Shell is aware of and entrusted to enforce and conform to international regulations such as Environmental Impact Assessment (EIA), the National Environmental Policy Act (NEPA), and the Environmental Impact Statement (EIS) (Eweje, 2006). Shell is also aware of the1988, mandatory European Council of Ministers (EU) legislation requiring firms to produce an EIA (Eweje). Additionally, in 1988, the Nigerian government became aware of the need to enforce the stated laws and regulations (Eweje). Further, The Federal Military Government leveled the Federal Environmental Protection Authority (FEPA) Decree to manage environmental crisis (Eweje). By 1991, the FEPA established the National Environmental Protection Regulations requiring the abandonment of pollution from all waste generating companies; and in 1992; Shell was keenly aware of section 1 of the EIA that aligns the guiding principles enacted by the General Council of United Nations Environmental Program (Eweje).

Critical Decision-making Process Relative to the Issues

Possessing a corporate plan and process for making effective and ethical business is paramount for supporting and demonstrating corporate social responsibility; exhibiting regulatory compliance; and displaying ethical behavior. Therefore, when making a decision that has moral implications, Shell’s leaders can access tools to assist them with decision-making procedures to foster favorable outcomes. Hence, when engaging in either a moral challenge or situation, decision-makers need noteworthy information (Geva, 2000). After collecting required data and information, Shell’s leaders should analyze and synthesize the information to determine actionable alternatives (Geva). As their leaders explore alternatives, they should apply practical judgment and deductive reasoning (Geva). Since the decisional options may stem from act-centered theories; such as utilitarianism, deontology, and justice ethical theories, decision-makers can conclude whether their decisions support a natural effect on society or on the nature of the agent making the decision (Geva). Consequently, during the initial decision-making phase, the application of agency theory may be considered inappropriate (Geva).

If RDS’s decision-makers cannot ascertain a conclusion that supports the three aforementioned theories within the principle-based evaluation, than virtue-based solution should to play a pivotal function in the decision-making process (Geva, 2000). In the virtue-based ethical decision-making phase, the idea is to circumvent the needs of agents making the decision and instead, focus on the individual making the decision. Thus, the agents should be motivated to behave morally; the agents have to apply moral imagination and creativity to facilitate the reframing of an ethical challenge; and distinguish between the internal and external relationships vis-à-vis organizations and the general community (Geva). Such practices tend to lead effectively to addressing regulatory and statutory requirements.

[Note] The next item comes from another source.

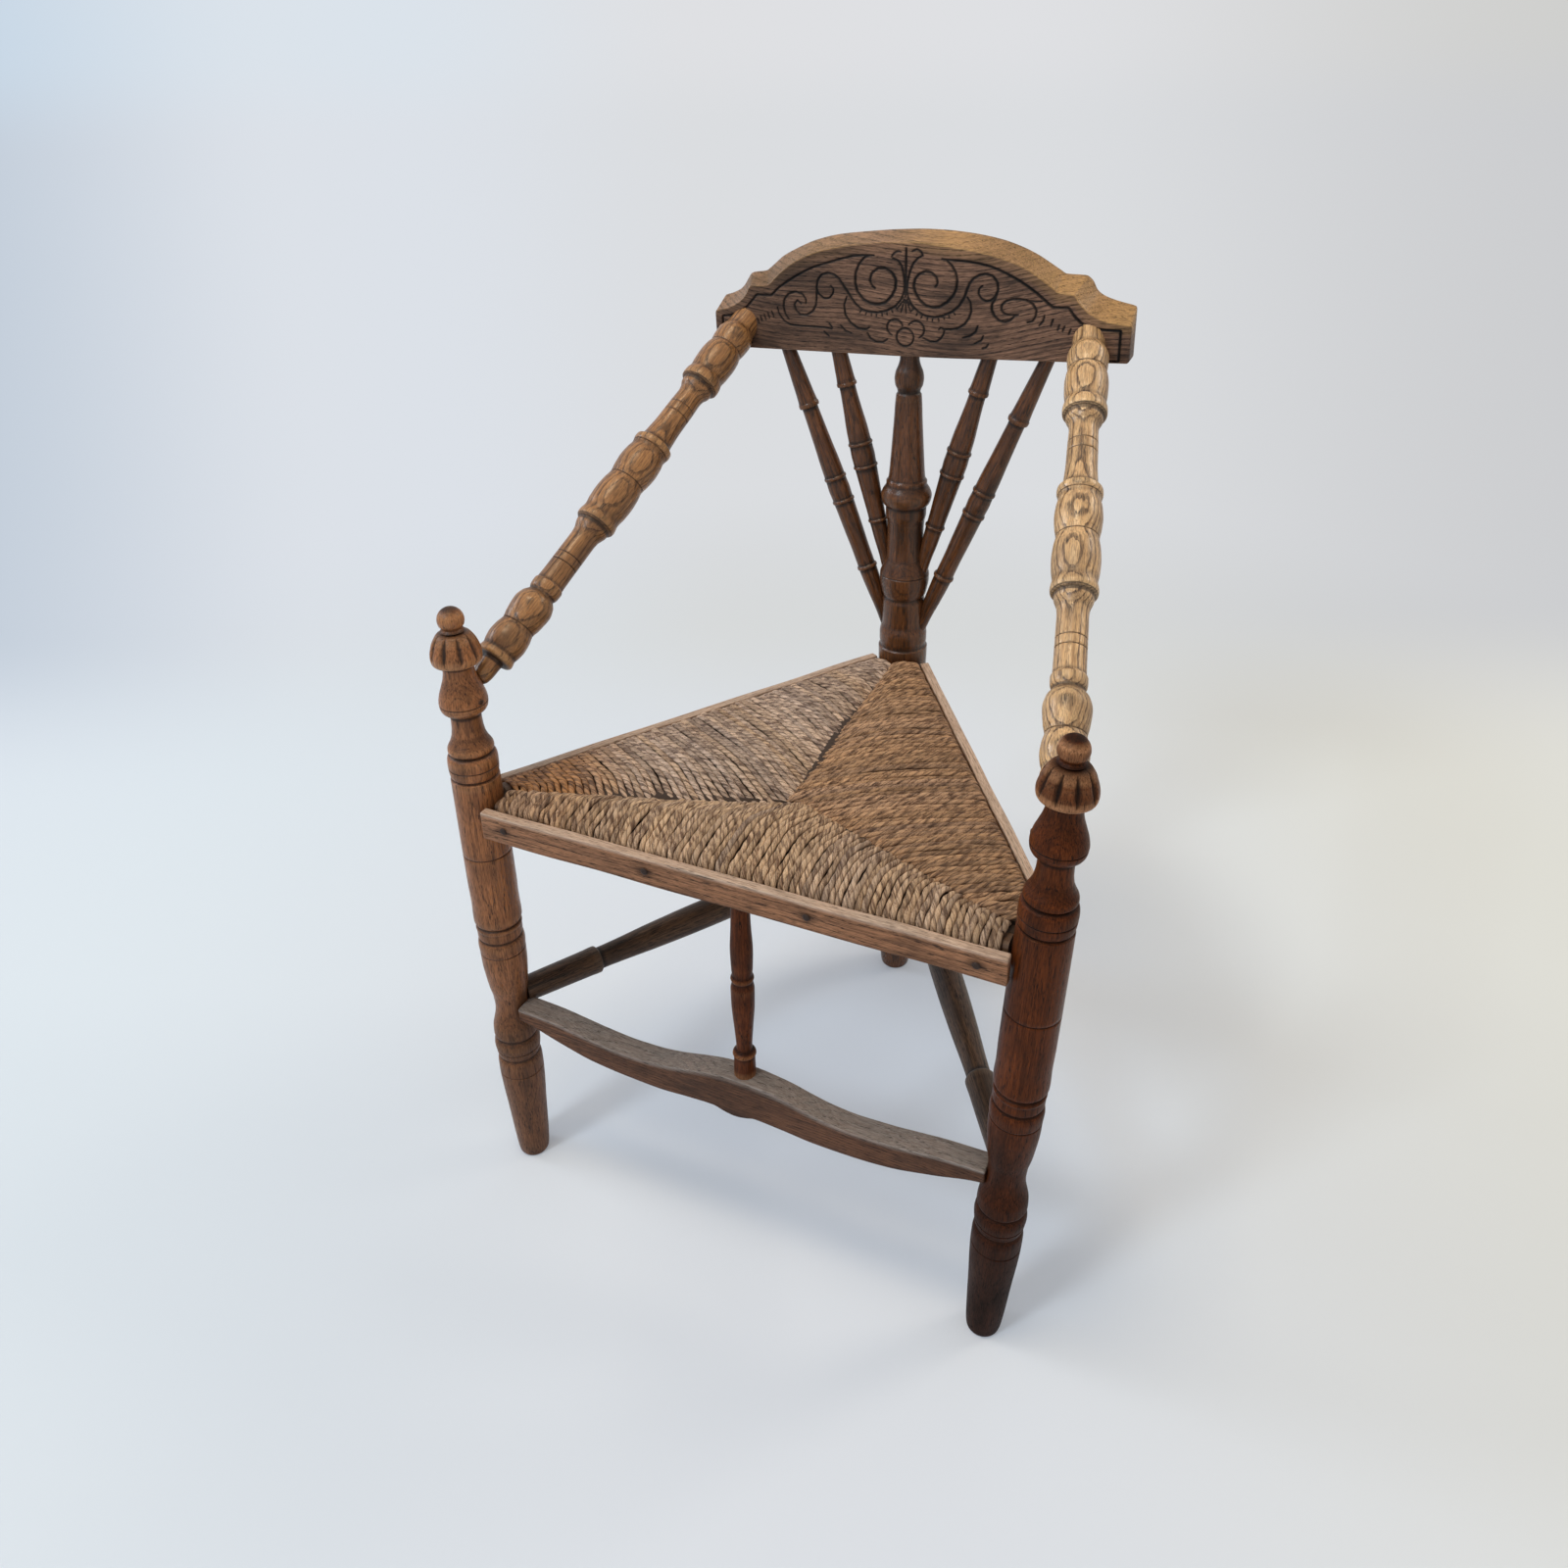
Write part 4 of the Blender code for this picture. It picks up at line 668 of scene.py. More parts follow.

RDS’s next step to effective and ethical behavior centers on a contract-based decision-making philosophy. Hence, the fundamental premise behind social contract theory is that individuals may generate and acquire ethically obligatory responsibilities as a result of their permission or concurrence, and can escape ethical requirements by simply refusing them (Geva, 2000). To determine the legitimacy of social norms applying to a particular firm or group, the element of consent has two components: behavioral and attitudinal (Geva). As such, the norm is well grounded if community members support and compliance with the norm. Further, the norm must be operationalize by individuals within the community (Geva). Once an acceptable norm is reached, Shell’s decision-makers have a clearly defined roadmap to take ethical action.

Personal Decision Evaluation versus the Organization

The critical thinking model presented by Kubasek, Brennan, and Browne (2003), offers a workable eight point strategy to effectively think through a challenge or opportunity. Identifying the facts is the initial step for effective decision-making. Comparing the facts with the issues is also relevant; particularly when customers and regulators are involved. Next, RDS’s leaders must take into consideration, as to what are the reasons driving a business conclusion (e.g., making quarterly earning call EPS guidance) and is the rule of law favorable based on decision options. In a business decision, if a legal argument contains ambiguity, decision-makers should question their ethics relative to a court’s reasoning. The final components of the critical thinking and decision-making model recommend that Shell’s leaders evaluate any legal statues and comparisons (such as, international regulations and common law) and after a thorough assessment, ensure that there is no noteworthy information omitted.

Final Decision and Leadership Implications

The value in this report is grounded in several basic ethical requirements and considerations. Essentially, leaders have a moral obligation to assess their business strategies in a manner that encompasses a winning, viable, and conducive arrangement for the environment, socioeconomic expectations and requirements, human rights requirements, and a drive to enhance the well-being of all humankind. Corporations’ understanding and conforming to national and international laws and regulations are paramount to either raising or maintaining a healthy global economy and favorable stakeholder relationships. Leaders should avail themselves with knowledge and applications of international and federal statues and common law to ensure ethical compliance; protection and advice from robust legal and risk management teams, contain within an organization or partnering externally with a firm. Owning up to and remediation of prior unethical behavior is in the best interest of an organization; doing so, demonstrates corporate social responsibility, environmental care and compliance, and may very well enhance competitive positioning.

Summary

Royal Dutch Shell caused unprecedented damage to the international environment and associated communities and its inhabitants. The firm has acutely been made award of its unethical pillaging; from shareholders, advocacy groups, and communities who naturally inhabit RDS’s footprint of operation. Therefore, the organization’s only recourse, for redemption, is to realistically and forthrightly apply its Option Management program and business discipline associated with the firm’s vision, mission, and desired cultural values.